What happens when a vector has NULL values?
Each vector in DuckDB carries a validity mask — a bitmask where each bit indicates whether the corresponding value is NULL. Operations check this bitmask before processing. For many operations (arithmetic, comparisons), the engine uses bitwise AND on validity masks to propagate NULLs without branching on individual values. This keeps the tight processing loop intact while correctly handling NULL semantics.
Is the vector size always exactly 2048?
The standard vector size is 2048, defined as a compile-time constant STANDARD_VECTOR_SIZE.
The last vector in a scan may contain fewer values (whatever remains).

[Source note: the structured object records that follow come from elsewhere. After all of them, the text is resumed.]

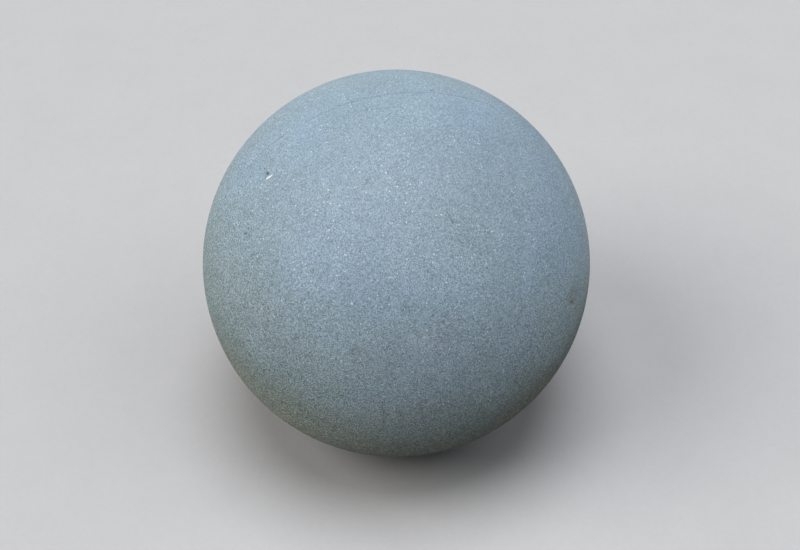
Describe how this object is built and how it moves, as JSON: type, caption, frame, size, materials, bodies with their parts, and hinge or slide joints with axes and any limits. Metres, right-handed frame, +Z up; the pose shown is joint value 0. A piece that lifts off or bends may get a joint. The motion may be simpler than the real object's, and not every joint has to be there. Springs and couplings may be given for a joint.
{
  "type": "cast stone ball",
  "caption": "Grey cast stone garden ball in two bonded hollow halves, with a flat seat and a capped threaded socket for lifting and fixing.",
  "frame": {"origin": "centre of the flat seat that the ball rests on", "axes": "+Z up through the ball's centre; the joint between the halves runs round the ball in a plane that holds the X direction and leans back towards +Y; -Y is the front"},
  "size_m": [0.5, 0.4998, 0.4884],
  "materials": {
    "cast_stone": "matt weathered fine-grained cast stone",
    "joint_mortar": "fine bonding mortar",
    "spacer_mortar": "coarse cement mortar",
    "core_foam": "expanded polystyrene beads",
    "anchor_resin": "filled anchor resin",
    "stainless_dowel": "drawn stainless bar",
    "bar_steel": "mill-scaled reinforcing bar with light rust",
    "socket_steel": "zinc-plated steel",
    "cap_plastic": "moulded black polyethylene"
  },
  "bodies": {
    "ball": {"cast_half_front": "cast_stone", "cast_half_back": "cast_stone", "joint_mortar": "joint_mortar", "joint_dowels": "stainless_dowel", "dowel_resin_front": "anchor_resin", "dowel_resin_back": "anchor_resin", "void_former_front": "core_foam", "void_former_back": "core_foam", "rim_hoop_front": "bar_steel", "rim_hoop_back": "bar_steel", "crown_hoop_front": "bar_steel", "crown_hoop_back": "bar_steel", "outer_stirrup_front": "bar_steel", "outer_stirrup_back": "bar_steel", "inner_stirrup_front": "bar_steel", "inner_stirrup_back": "bar_steel", "core_spacers_front": "spacer_mortar", "core_spacers_back": "spacer_mortar", "lifting_socket": "socket_steel", "socket_cross_bar": "socket_steel"},
    "cap": {"socket_cap": "cap_plastic"}
  },
  "joints": [
    {"name": "cap_pull", "type": "slide", "parent": "ball", "child": "cap", "axis": [0, 0, -1], "range_m": [0, 0.12]}
  ]
}
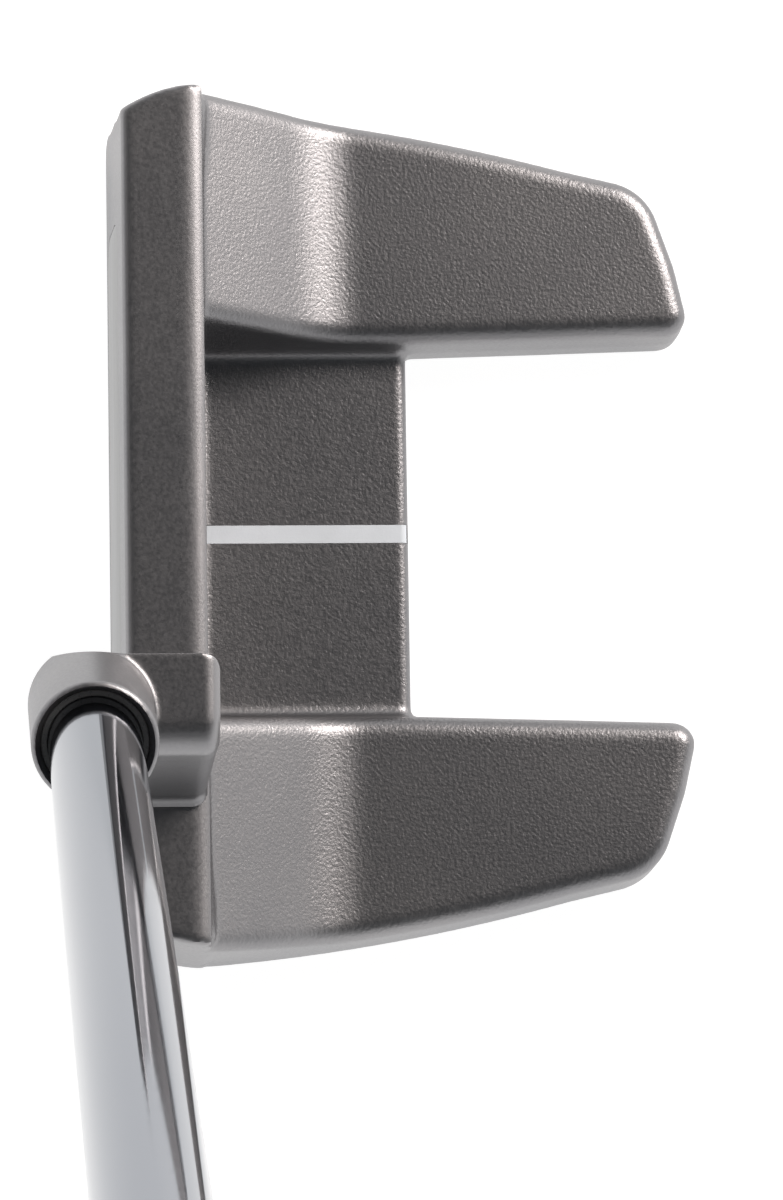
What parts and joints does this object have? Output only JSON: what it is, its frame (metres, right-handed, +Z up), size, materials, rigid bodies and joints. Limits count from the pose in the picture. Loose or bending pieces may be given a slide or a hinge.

The value 2048 is a carefully
chosen default that balances L1 cache utilization, SIMD efficiency, and amortization of per-call overhead.
DuckDB can be compiled with a different vector size for experimentation, but 2048 has been found
to be near-optimal across a wide range of hardware and query patterns.
How does vectorized execution relate to columnar storage?
They are complementary but independent concepts. Columnar storage means data is stored on disk with all values of a single column together. Vectorized execution means the query engine processes batches of values from one column at a time. Columnar storage makes it efficient to read a single column from disk; vectorized execution makes it efficient to process that column in memory. DuckDB uses both, but you could have columnar storage with a Volcano-style engine (wasting the cache benefits) or vectorized execution over row-stored data (though you would pay to extract columns first).
Can vectorized engines handle complex expressions like CASE WHEN?
Yes. Complex expressions are decomposed into primitive vectorized operations. A CASE WHEN
is evaluated by first computing the condition for all 2048 values (producing a boolean vector),
then computing the THEN branch for all values, computing the ELSE branch for all values, and
finally using the boolean vector to select the correct result for each position. This avoids
per-row branching and keeps the processing vectorized throughout. The selection vector mechanism
ensures that only the relevant rows are actually computed for each branch.